# START OF Data to process

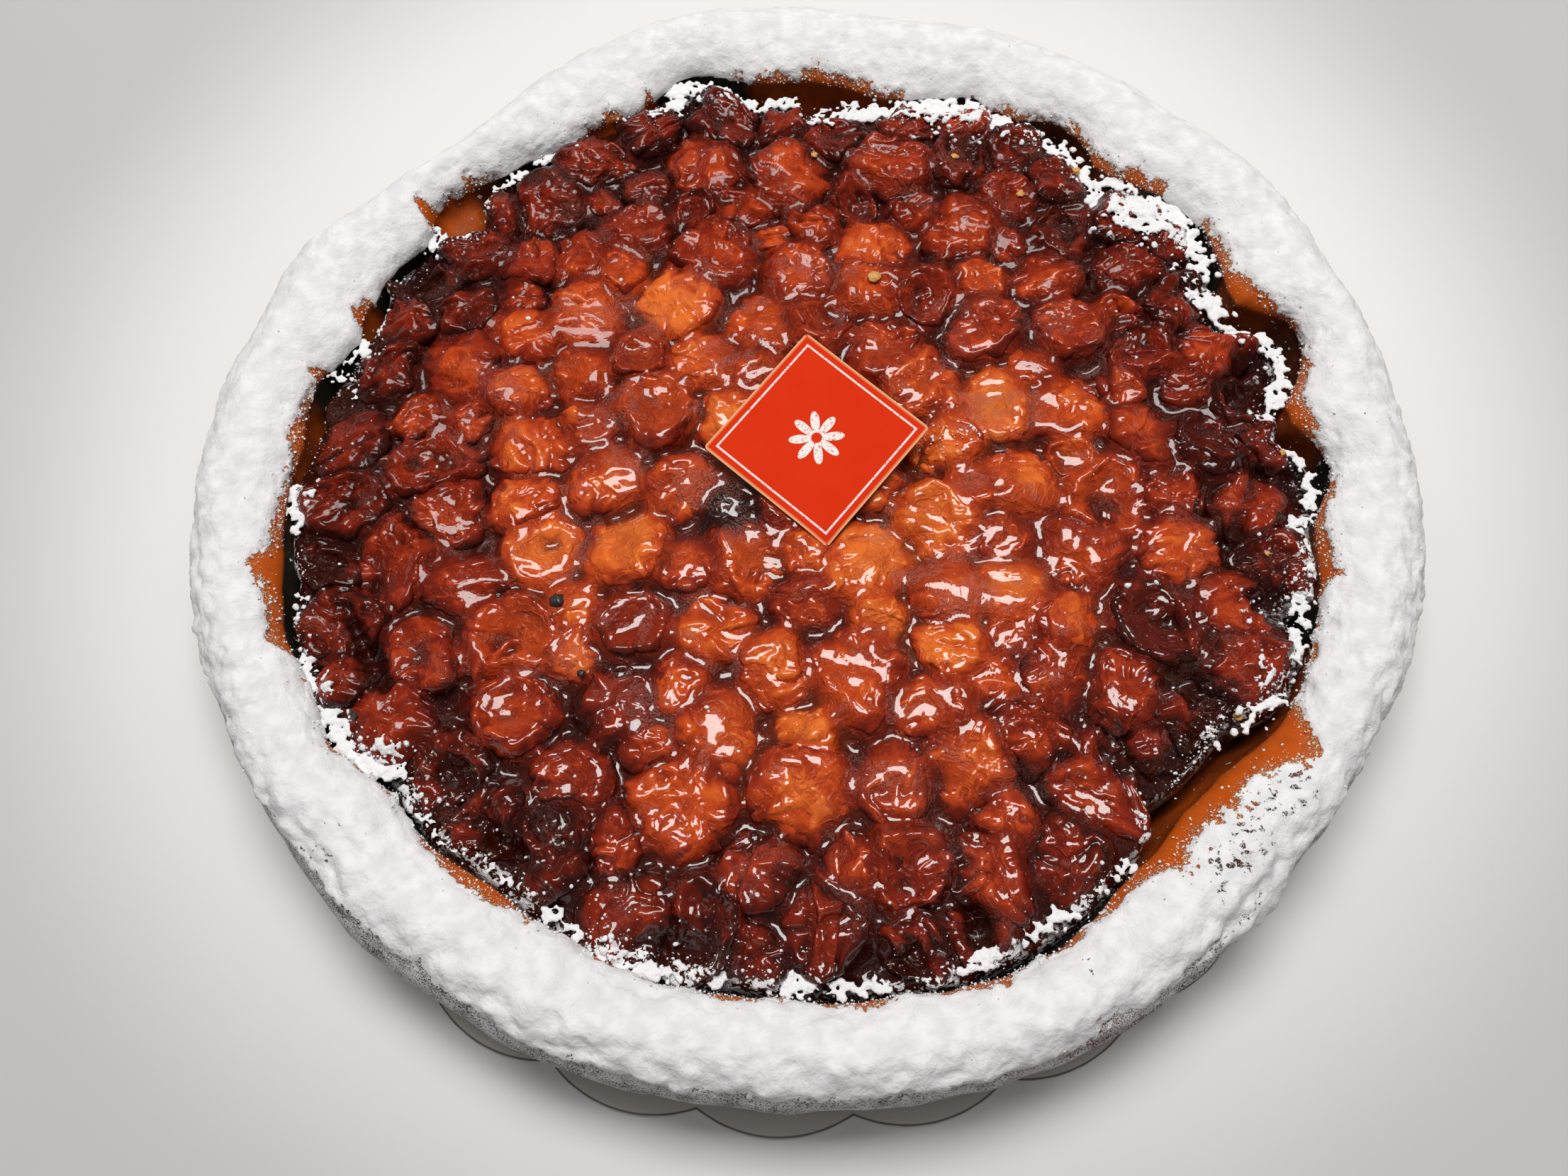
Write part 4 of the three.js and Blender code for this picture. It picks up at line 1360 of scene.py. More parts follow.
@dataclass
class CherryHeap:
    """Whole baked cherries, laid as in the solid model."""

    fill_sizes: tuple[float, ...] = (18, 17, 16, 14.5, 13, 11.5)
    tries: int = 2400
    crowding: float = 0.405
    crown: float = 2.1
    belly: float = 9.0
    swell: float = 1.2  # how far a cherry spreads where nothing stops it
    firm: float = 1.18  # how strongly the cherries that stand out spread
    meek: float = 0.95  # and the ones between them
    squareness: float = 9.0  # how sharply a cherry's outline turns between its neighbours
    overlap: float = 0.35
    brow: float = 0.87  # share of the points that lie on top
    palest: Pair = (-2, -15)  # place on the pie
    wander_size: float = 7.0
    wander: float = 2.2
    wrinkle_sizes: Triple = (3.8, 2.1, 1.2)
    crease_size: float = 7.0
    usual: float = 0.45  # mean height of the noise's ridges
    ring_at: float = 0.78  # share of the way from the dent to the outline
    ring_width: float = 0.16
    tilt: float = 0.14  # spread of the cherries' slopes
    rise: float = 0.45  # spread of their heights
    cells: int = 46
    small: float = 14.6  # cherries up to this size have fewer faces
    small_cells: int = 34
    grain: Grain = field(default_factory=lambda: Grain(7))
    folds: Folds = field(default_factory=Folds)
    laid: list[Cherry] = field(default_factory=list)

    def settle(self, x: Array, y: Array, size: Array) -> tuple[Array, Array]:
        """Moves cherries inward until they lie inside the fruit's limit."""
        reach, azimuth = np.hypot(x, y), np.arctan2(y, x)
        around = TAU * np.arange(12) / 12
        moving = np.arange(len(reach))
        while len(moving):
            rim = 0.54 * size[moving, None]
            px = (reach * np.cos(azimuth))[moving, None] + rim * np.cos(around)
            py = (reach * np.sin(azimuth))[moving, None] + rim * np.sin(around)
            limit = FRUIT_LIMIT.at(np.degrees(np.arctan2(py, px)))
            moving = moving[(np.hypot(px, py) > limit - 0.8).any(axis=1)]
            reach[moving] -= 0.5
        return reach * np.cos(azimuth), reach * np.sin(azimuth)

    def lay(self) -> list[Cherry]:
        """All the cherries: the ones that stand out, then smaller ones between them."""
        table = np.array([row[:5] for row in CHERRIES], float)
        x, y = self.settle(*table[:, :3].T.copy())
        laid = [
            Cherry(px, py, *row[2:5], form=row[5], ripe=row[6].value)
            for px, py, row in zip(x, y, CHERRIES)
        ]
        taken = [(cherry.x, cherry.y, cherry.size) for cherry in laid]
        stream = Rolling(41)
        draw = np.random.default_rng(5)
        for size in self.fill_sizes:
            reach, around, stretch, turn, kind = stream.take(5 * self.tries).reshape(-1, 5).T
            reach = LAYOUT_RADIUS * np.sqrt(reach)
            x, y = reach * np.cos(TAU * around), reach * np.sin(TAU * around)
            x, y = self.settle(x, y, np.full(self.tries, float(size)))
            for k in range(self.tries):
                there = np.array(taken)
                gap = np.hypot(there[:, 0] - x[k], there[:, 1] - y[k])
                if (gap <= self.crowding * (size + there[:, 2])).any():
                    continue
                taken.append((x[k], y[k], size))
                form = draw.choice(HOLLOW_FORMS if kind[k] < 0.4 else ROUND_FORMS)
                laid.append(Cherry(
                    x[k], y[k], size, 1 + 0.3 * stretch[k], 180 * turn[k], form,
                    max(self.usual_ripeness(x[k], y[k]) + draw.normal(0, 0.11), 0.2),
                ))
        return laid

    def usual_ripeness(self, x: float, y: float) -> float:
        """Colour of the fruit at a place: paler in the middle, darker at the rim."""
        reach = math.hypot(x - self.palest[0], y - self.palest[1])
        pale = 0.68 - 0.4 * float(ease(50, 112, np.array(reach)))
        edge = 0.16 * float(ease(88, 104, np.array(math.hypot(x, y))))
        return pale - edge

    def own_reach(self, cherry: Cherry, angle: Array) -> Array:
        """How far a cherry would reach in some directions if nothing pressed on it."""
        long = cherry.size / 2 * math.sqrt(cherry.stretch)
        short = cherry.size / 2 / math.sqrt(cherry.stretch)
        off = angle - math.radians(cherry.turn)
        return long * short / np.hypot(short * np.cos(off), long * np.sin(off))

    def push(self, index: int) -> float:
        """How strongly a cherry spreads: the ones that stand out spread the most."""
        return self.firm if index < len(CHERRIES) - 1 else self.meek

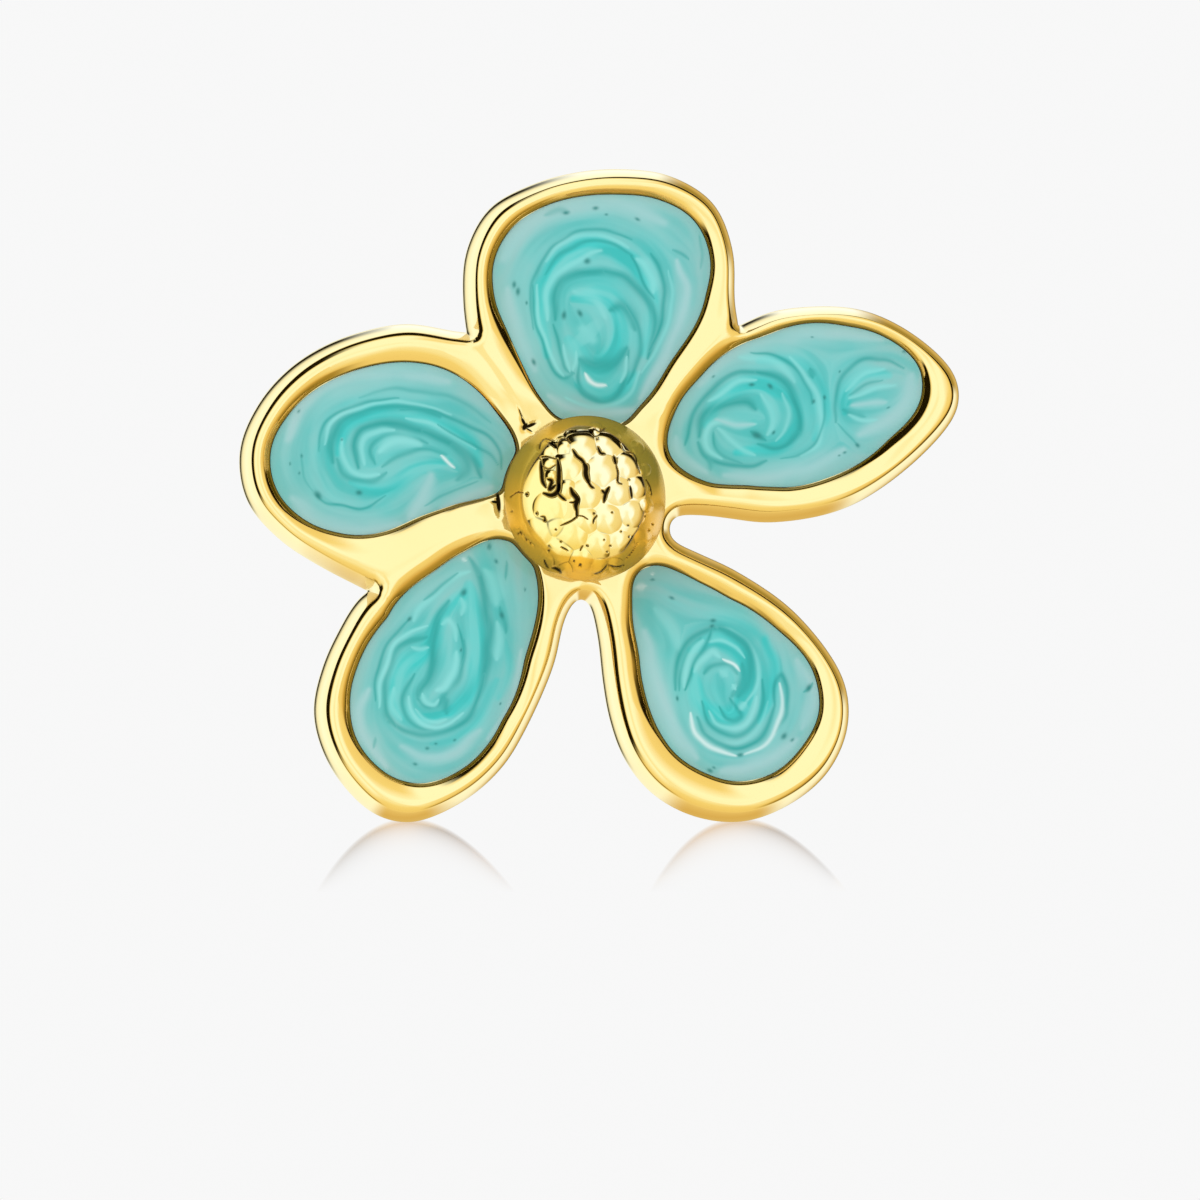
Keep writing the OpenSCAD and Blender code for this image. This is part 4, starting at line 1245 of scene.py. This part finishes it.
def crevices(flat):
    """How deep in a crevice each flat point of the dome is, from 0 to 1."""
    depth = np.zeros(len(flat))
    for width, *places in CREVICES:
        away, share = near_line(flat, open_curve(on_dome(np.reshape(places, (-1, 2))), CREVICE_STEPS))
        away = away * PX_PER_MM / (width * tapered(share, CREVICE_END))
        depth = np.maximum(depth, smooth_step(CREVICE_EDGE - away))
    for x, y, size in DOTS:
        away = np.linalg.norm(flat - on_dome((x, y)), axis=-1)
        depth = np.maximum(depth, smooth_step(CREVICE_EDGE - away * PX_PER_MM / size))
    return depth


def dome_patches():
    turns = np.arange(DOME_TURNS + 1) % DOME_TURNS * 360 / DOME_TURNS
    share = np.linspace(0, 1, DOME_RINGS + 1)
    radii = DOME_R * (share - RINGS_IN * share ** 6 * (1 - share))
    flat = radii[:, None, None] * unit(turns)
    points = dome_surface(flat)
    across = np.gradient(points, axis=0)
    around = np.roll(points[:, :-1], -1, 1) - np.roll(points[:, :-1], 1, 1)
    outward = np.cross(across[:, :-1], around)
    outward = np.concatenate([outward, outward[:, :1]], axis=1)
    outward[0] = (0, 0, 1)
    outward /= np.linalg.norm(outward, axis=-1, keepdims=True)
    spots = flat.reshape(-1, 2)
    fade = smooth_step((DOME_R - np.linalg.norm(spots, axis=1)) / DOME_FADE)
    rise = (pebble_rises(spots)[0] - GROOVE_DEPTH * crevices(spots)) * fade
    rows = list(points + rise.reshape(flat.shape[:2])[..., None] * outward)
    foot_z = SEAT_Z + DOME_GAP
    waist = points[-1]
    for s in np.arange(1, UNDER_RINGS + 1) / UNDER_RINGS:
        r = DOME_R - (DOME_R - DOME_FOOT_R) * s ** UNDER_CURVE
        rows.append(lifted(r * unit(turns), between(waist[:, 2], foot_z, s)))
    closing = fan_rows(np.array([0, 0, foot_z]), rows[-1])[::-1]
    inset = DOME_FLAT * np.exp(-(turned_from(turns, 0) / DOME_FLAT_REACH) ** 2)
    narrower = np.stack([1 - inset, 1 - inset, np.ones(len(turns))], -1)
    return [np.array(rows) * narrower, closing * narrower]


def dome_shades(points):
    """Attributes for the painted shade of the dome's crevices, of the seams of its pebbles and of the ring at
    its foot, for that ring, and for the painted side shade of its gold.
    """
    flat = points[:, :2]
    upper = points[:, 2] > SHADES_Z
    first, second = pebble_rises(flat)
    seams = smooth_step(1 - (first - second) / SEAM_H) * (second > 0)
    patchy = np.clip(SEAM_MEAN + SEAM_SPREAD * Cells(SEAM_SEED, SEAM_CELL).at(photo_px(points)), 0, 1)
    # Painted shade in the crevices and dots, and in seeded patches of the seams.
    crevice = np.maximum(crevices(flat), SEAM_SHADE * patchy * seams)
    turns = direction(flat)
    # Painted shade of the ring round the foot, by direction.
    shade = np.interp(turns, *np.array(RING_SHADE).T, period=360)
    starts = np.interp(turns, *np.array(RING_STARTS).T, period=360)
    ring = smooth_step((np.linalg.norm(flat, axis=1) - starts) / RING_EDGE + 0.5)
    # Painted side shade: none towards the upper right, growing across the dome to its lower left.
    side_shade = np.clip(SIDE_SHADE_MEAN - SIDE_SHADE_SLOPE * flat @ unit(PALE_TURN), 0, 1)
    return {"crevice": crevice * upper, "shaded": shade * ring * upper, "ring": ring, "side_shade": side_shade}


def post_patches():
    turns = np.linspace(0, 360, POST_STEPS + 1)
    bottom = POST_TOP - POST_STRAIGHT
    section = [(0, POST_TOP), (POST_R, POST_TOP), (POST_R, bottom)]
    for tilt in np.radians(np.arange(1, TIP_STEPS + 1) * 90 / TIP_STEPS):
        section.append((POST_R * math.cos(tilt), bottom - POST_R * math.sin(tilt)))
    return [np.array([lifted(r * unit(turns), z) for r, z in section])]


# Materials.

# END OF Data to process

■ **Work to be completed**
Everything from the line that contains "Keep writing the" through the line that contains "return depth" is to be transcribed exactly, and nothing outside that range.

■ **Result**
Keep writing the OpenSCAD and Blender code for this image. This is part 4, starting at line 1245 of scene.py. This part finishes it.
def crevices(flat):
    """How deep in a crevice each flat point of the dome is, from 0 to 1."""
    depth = np.zeros(len(flat))
    for width, *places in CREVICES:
        away, share = near_line(flat, open_curve(on_dome(np.reshape(places, (-1, 2))), CREVICE_STEPS))
        away = away * PX_PER_MM / (width * tapered(share, CREVICE_END))
        depth = np.maximum(depth, smooth_step(CREVICE_EDGE - away))
    for x, y, size in DOTS:
        away = np.linalg.norm(flat - on_dome((x, y)), axis=-1)
        depth = np.maximum(depth, smooth_step(CREVICE_EDGE - away * PX_PER_MM / size))
    return depth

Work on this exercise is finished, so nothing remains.